Though short on interpretation (d'Epiro and Pinkowish offer little insight into why Italy should have produced such an abundance of inventive, often daring men--and women, though only a few figure in their pages), this anecdotal collection of biographical sketches is a pleasing entertainment for admirers of all things Italian. --Gregory McNamee
From Publishers Weekly
In the early 16th century, Count Baldassare Castiglione penned his famous Book of the Courtier, synthesizing the ideals of the medieval courtly gentleman with the new "Renaissance man." Above all, the courtier should exhibit the qualities of grace and sprezzatura, which D'Epiro and Pinkowish accurately describe as "an assumed air of doing difficult things with an effortless mastery and an air of nonchalance." In 50 bite-sized chapters that are as delicious as they are short, D'Epiro and Pinkowish (What Are the Seven Wonders of the World?) take readers through a whirlwind tour of 25 centuries of culture and history on the Italian peninsula. From the calendar and Roman law to the Montessori method and Enrico Fermi, readers can delight in the defeats and accomplishments of a most varied group of men and women.

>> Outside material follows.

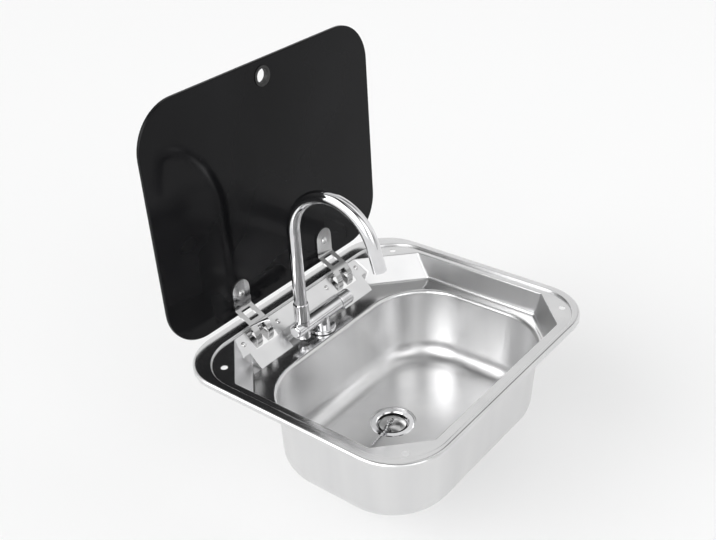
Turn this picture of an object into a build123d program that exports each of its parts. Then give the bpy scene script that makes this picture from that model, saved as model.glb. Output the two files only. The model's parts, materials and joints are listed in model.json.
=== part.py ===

Most books extolling the Italians conveniently delete the dark side of Italian history; this one honestly leaves in many of the more brutal details. The writing is engaging, and the authors' lively and descriptive style almost compensates for a lack of illustrations. One of the book's great merits is that it will surely stimulate readers to return to their Ovid, Livy, Dante and Boccaccio; in addition, one can gain greater appreciation for such masterpieces as Rossellini's Rome, Open City and Giuseppe Di Lampedusa's The Leopard. Although the authors only hint at it, sprezzatura is anything but effortless: mastery of any skill requires more perspiration than inspiration. Or, as D'Epiro and Pinkowish point out, the "social mask," or the "disjunction between appearance and reality," is "the very patina of civilization."